Senator Robert Byrd and the Possible Futures of Coal in India

Date
Mar 6, 2023, 12:15 pm1:15 pm
Location

Speaker

Sponsors
  • Center for Policy Research on Energy and the Environment
  • High Meadows Environmental Institute
  • Andlinger Center for Energy and the Environment
Audience
In-person attendance for Princeton University ID holders and invited guests; Livestream open to the public on MediaCentral.
Event Description

India is in the middle of a historic energy transition. A big part of this is the expected reduction of coal in India's energy mix. Drawing on the economic and political history of the Indian coal industry over the last half century this talk will discuss some of the emerging trends in the industry, and discuss the possible futures of coal in India. While global climate change may be driving the macro narrative around India's energy transition, domestic political and economic considerations will have a much greater bearing on India's coal future for the foreseeable future. The nature of Indian state capitalism, the federalism of power and finance, alternative economic futures for the Indian coal belt and energy security are likely to be strong drivers of India's coal future in the medium term. Invoking the legacy of the late Senator Robert Byrd from West Virginia, this talk will discuss broader ideas of how compensatory policies like the recent JETP proposals may or may not play a role in accelerating coal transitions in India.
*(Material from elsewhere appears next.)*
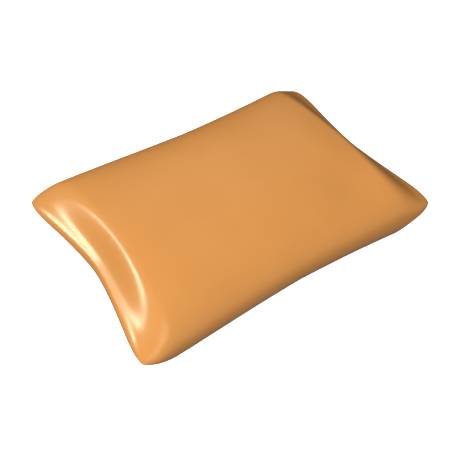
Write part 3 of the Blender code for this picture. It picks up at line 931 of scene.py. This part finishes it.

Speaker bio: Rohit Chandra is an Assistant Professor at the School of Public Policy at IIT-Delhi. He is a political scientist and economic historian working primarily on energy, infrastructure and state capitalism in India. His recent work has covered the coal and power industries. Over the last decade, he has worked in the policy space on coal sector reforms, the politics of state discoms (particularly in Jharkhand), and public finance decisions behind large infrastructure projects. His PhD covered the evolution of India's coal industry from 1960-present, considering financial, political and technical aspects of the evolution. He is currently a Visiting Fellow at the Centre for Policy Research. In addition to energy policy, he has recently started looking at the political economy of finance and banking in India, and is currently starting multiple projects in this direction. Of particular interest are infrastructure finance, the future of Indian PSUs, and how to enable a just transition as India's energy system undergoes historic changes.